Position Within Will to Power
On Will to Power, “The Race” operates as a pressure point. It brings thrash-tempo insistence to an album that also makes room for brooding melodies and expansive hooks. The track channels the band’s classic hallmarks, then presses them into a tighter, more contemporary silhouette. It serves as a reminder that the group’s melodic instincts do not come at the expense of aggression. If anything, the contrast sharpens both.
Musicianship at Full Tilt
- Alissa White-Gluz, vocals: a forceful, disciplined harsh delivery that prioritizes precision and propulsion.
- Michael Amott, guitars: melodic anchors, memorable motifs, and harmonized leads that define the track’s character.
- Jeff Loomis, guitars: lead work that complements Amott’s phrasing with fluid runs and exacting articulation.
- Sharlee D’Angelo, bass: firm low-end support that tightens the song’s center of gravity.
- Daniel Erlandsson, drums: commanding double-kick, incisive snare work, and a metronomic sense of motion.
The chemistry between players is audible in the micro-details: synchronized vibrato on the harmonized lines, the way the snare locks with vocal phrasing, and the subtle dynamic dips before each new thrust forward. It is a study in collective discipline applied to a song built for speed.

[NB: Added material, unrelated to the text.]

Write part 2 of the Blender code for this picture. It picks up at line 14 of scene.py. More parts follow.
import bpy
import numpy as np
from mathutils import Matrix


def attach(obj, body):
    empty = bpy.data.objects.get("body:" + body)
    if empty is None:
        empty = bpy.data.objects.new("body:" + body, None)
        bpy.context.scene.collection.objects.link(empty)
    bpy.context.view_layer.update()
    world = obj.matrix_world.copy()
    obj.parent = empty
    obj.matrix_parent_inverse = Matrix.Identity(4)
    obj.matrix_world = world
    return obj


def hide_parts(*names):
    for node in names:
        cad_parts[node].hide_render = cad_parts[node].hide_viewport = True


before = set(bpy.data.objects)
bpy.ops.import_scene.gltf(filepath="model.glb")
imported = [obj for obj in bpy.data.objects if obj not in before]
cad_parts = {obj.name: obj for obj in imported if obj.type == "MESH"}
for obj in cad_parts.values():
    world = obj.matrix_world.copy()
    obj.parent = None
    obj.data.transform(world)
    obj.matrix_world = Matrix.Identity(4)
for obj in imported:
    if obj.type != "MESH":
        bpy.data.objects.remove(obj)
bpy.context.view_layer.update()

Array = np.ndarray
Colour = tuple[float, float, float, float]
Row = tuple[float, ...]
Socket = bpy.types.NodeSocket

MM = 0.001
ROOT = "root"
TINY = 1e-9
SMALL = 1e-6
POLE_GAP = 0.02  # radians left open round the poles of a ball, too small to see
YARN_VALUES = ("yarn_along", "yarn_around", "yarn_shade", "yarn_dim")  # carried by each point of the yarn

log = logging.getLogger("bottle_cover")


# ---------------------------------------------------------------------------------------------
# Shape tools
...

Themes That Outrun the Moment
“The Race” reads as more than a depiction of velocity. It is a commentary on how quickly narratives harden, how easily signals become noise, and how the machinery of obedience can be disguised as choice. The call to strip away labels and recognize common ground sits at the heart of the lyric’s arc, a counterpoint to the song’s militaristic cadence. That friction is the point. The track moves like a chase, yet it argues for stepping outside the loop to reclaim intention.
Final Take
As a single and a visual statement, “The Race” distills Arch Enemy’s aesthetic into three concentrated minutes of motion: sharp, melodic, and uncompromising. The performance video extends the song’s ferocity without distraction, and the band delivers with a cohesiveness that leaves no slack in the system. It is a compelling snapshot of Will to Power at its most combustible and a reminder of why this lineup remains such a precise instrument for high-speed, melody-forward metal.